"Comrade, how do you feel?" And when the wounded man doubted his enemy's sincerity, the latter went on: "Oh, it's all right, comrade! We'll be good comrades! Yes, yes, good comrades." The tale is dedicated:
"To my brother, the anonymous Würtemberg soldier who, in Grurie Wood, on December 30, 1914, withheld his hand when about to slay me, generously saved my life;
"To the (enemy) friend who, in Darmstadt hospital, cared for me like a father;
"And to the comrades E., K., and B., who spoke to me as man to man."
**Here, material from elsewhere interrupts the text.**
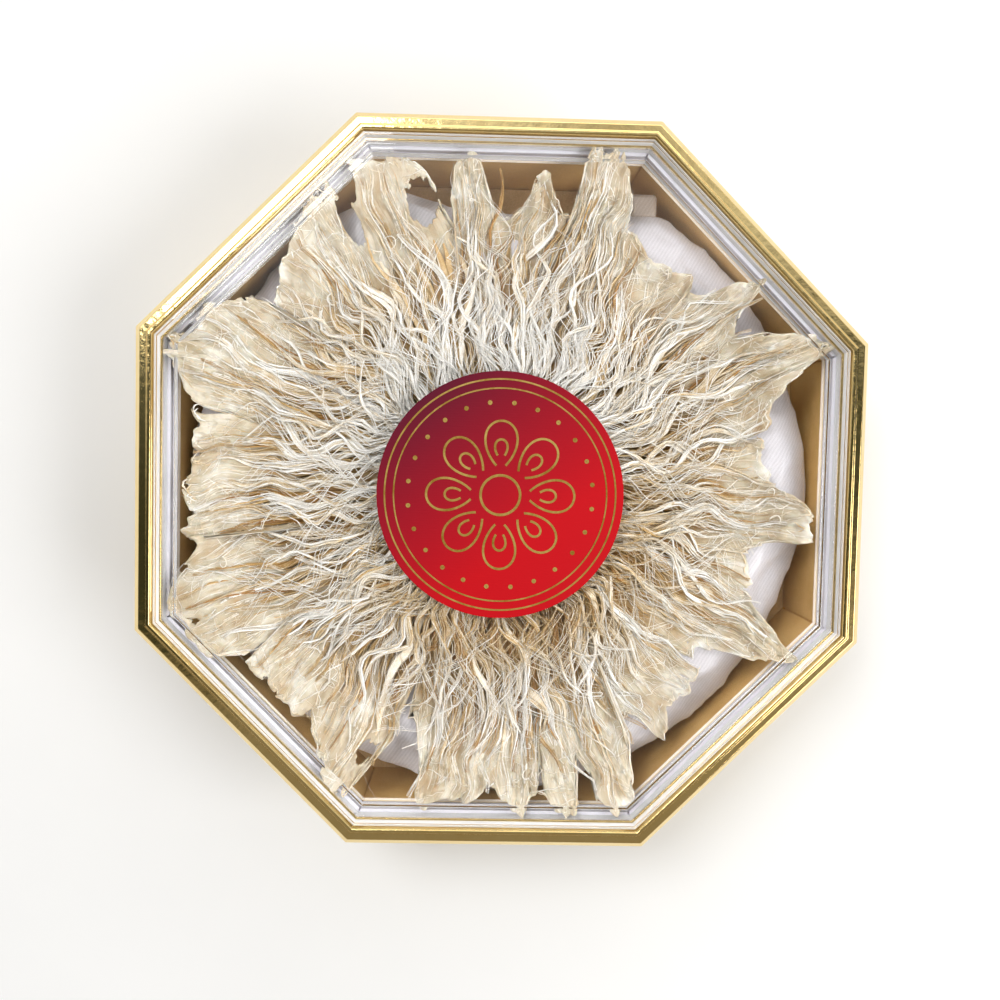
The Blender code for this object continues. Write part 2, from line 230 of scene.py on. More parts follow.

This soldier without fear and without reproach, returning to France, discovered there the braggart army of the scribblers at the rear. Their venom and their stupidity infuriated him. But instead of taking refuge, like many of his comrades, in disdainful silence, he did what he had always done, and turned bravely to the attack upon "a superior force." In May, 1916, he became editor of a small magazine, entitled "Les Humbles," but which somewhat belies its name by the ruggedness of its accents and by its refusal to allow its voice to be stifled. He boldly declares:
"Emerged from the whirlwind of the war, but still struggling in its eddies, we do not propose to resign ourselves to the environing mediocrity, to content ourselves with the servile utterance of official platitudes.… We are weary of the daily and systematic stuffing of people's heads with official pabulum.… We have not abdicated any of our rights, not even our hopes."
Each issue of the magazine was a fresh proof of his independence. At this juncture, reviews edited by young thinkers were springing up everywhere from among the ruins. That of Wullens took the leading place, owing to his force of character and his indomitable frankness.
He found a great friend in Han Ryner, who amid the
- Words of Farewell (issue of May, 1917).